Танкилевич так и видел, как эти годы громоздятся один на другой и рассыпаются в прах. Брата арестовали в шестьдесят четвертом. Значит, уже сорок девять лет, как он не хозяин своей жизни. Ему тогда едва минул двадцать один год. Брат был двумя годами моложе. Вместе с родителями Танкилевич пошел в алма-атинское отделение КГБ, чтобы умолять смягчить наказание. В итоге родители предложили ему пожертвовать собой ради брата. Мать рыдала, отец настаивал. Жизнь брата внезапно оказалась в его руках.
— Брат тайком вынес золота на восемь коренных зубов, и его приговорили к смертной казни. Он был бедовый и нахальный, но восемнадцать лет — это ведь почти ребенок. Что мне оставалось делать — позволить его расстрелять?
— Значит, вместо него — меня?
— Да тебя бы не расстреляли.
— Меня обвинили в госизмене, за это полагалась смертная казнь — мазнут йодом, и — пулю в голову.
— А йодом зачем?
— Для дезинфекции, — Котлер ухмыльнулся.
— До тебя Портного и Баскина тоже обвинили в госизмене, и им вышку давать не стали. В Советах тогда уже не расстреливали диссидентов. Не то что при Сталине. Или при Хрущеве. При Хрущеве расстреливали таких, как мой брат. Все это знали. Их либо расстреливали, либо, еще хуже, губили на урановых рудниках.
— И на что ты подписался?
— Согласился сотрудничать. Взамен они смягчили приговор и дали ему десять лет. Он отсидел восемь, вышел и пустился во все тяжкие.
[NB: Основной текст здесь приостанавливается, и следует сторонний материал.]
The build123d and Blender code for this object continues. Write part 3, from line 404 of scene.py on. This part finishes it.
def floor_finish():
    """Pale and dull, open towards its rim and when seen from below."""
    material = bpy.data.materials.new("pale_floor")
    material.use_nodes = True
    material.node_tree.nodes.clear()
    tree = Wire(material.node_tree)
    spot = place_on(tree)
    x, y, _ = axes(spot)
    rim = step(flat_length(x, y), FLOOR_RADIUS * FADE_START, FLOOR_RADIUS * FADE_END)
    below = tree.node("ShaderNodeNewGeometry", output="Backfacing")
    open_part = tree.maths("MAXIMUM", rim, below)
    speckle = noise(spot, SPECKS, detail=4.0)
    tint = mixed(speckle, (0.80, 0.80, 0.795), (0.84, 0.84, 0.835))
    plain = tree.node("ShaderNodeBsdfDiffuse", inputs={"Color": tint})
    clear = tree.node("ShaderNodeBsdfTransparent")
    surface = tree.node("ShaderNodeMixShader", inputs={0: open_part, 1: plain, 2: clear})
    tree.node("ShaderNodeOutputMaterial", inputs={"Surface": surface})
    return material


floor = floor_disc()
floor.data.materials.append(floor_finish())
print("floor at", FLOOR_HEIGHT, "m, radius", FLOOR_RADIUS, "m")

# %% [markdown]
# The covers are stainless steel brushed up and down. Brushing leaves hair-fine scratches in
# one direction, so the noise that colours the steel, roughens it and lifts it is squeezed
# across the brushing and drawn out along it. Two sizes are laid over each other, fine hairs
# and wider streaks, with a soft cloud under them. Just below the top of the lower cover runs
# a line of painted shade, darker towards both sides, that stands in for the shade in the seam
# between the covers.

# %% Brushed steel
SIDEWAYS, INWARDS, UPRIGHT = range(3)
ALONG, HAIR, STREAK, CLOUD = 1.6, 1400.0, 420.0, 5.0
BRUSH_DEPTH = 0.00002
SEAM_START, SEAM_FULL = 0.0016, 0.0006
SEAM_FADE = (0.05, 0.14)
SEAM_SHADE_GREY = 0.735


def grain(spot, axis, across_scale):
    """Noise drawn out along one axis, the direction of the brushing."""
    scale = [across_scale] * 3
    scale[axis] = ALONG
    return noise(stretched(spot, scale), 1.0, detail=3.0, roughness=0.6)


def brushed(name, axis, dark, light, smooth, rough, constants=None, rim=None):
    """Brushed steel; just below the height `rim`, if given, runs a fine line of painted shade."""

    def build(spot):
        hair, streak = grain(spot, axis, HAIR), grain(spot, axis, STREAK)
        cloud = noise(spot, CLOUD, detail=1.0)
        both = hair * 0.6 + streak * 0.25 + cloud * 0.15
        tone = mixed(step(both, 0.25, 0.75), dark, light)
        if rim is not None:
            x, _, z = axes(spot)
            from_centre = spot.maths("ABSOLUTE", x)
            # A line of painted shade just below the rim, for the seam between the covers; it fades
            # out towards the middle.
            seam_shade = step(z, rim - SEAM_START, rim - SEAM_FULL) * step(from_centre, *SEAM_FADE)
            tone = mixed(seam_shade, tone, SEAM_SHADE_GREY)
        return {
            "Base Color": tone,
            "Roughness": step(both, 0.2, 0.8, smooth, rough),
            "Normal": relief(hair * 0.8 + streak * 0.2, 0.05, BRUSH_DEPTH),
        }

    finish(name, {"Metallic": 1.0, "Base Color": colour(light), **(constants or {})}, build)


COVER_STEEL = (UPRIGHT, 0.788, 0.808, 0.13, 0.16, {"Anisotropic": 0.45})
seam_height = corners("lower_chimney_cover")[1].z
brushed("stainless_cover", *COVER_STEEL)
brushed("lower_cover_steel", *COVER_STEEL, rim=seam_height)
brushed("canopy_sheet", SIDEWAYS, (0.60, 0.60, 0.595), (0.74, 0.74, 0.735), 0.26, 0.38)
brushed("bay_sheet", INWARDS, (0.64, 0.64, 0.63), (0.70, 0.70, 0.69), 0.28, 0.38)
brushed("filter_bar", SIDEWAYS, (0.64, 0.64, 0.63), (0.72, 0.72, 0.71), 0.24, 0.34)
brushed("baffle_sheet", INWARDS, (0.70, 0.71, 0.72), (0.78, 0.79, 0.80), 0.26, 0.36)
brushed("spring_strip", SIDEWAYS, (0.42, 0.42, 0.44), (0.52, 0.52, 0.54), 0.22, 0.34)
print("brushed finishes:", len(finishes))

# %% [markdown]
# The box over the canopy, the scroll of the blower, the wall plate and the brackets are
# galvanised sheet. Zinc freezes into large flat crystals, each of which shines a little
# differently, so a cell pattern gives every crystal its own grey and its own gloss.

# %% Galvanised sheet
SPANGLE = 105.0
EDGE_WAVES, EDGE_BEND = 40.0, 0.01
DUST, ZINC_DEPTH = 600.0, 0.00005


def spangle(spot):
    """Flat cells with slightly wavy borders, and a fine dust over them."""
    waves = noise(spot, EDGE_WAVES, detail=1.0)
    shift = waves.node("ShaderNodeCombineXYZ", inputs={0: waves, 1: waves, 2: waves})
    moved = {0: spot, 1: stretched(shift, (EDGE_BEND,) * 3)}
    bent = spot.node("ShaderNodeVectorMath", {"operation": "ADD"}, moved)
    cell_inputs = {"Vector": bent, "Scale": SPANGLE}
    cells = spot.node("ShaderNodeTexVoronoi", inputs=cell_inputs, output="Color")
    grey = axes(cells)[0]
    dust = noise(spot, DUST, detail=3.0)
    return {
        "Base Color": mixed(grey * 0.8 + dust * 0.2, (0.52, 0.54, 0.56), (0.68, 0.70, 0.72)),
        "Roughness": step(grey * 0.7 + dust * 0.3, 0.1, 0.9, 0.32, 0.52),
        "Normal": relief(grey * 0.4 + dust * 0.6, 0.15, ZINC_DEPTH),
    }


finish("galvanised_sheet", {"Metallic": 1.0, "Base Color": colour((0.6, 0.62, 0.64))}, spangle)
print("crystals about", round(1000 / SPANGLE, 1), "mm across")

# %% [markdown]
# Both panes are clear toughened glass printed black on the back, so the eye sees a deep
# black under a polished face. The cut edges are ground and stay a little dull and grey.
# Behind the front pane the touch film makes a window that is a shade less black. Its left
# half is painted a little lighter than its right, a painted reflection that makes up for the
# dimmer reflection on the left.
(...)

Пока я прозябал в своей украинской глухомани, он освоил Израиль, Америку, Европу и даже новую Россию. Торговал, завел бизнес, четыре раза женился, родил шестерых детей и бог знает чем еще занимался. Жил как король, пока какой-то московский бандит не пустил ему пулю в сердце.
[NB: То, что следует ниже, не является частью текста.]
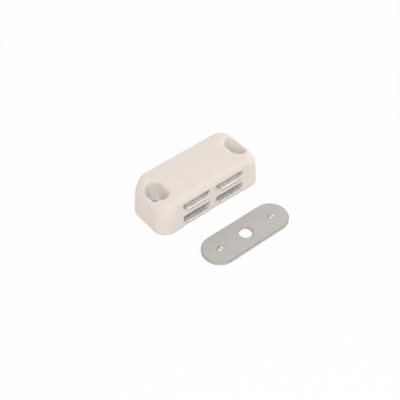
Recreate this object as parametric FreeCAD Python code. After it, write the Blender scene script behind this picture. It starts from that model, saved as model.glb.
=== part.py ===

И ради этого Танкилевич пожертвовал своей жизнью. Конечно, глупо было бы ждать, что брат подастся в науку или медицину. Брат был аферистом, и Танкилевич просто подарил ему возможность прожить подольше до тех пор, пока СССР не изменится под его запросы. В возмещение Танкилевичу досталось некоторое количество сувениров и открыток, несколько телефонных звонков и еще меньше визитов. Но когда они со Светланой перебрались из села в Ялту, а помощь от КГБ иссякла и остались только их нищенские пенсии, брат прислал денег. И не поскупился. Присланного хватило, чтобы купить дом и машину. Брат и после присылал деньги — пока его не убили. Это была, конечно, крохотная часть от его больших миллионов, но Танкилевич на большее и не претендовал. А потом его убили, и миллионы куда-то испарились. Танкилевичу даже не на что было слетать в Москву на похороны. Брата хоронили чужие люди.
— Ты работал на них с шестьдесят четвертого? На скольких еще ты донес? — спросил Котлер и впервые за много лет взъярился.
— Больше ни на кого.
— За столько лет только на меня?
— Меня больше ни о чем не просили.
— Ты с самого начала знал, что доносить придется на евреев?
— Ничего я не знал. Полковник сказал: мы дадим тебе шанс восстановить честь семьи, защищая нашу родину от шпионов и саботажников. Я думал, он имел в виду, что ловить придется таких же, как мой брат. Которые тоже воруют, только в больших масштабах. Но первые несколько лет они почти не проявлялись. Видимо, у них не было недостатка в сексотах. Меня не трогали до тысяча девятьсот семьдесят второго года, а тогда решили перебросить в Москву. И лишь тогда мне объяснили, что от меня требуется.
— То есть ты никогда не подавал заявление на выезд в Израиль?
— Да как я мог? Меня держали за горло.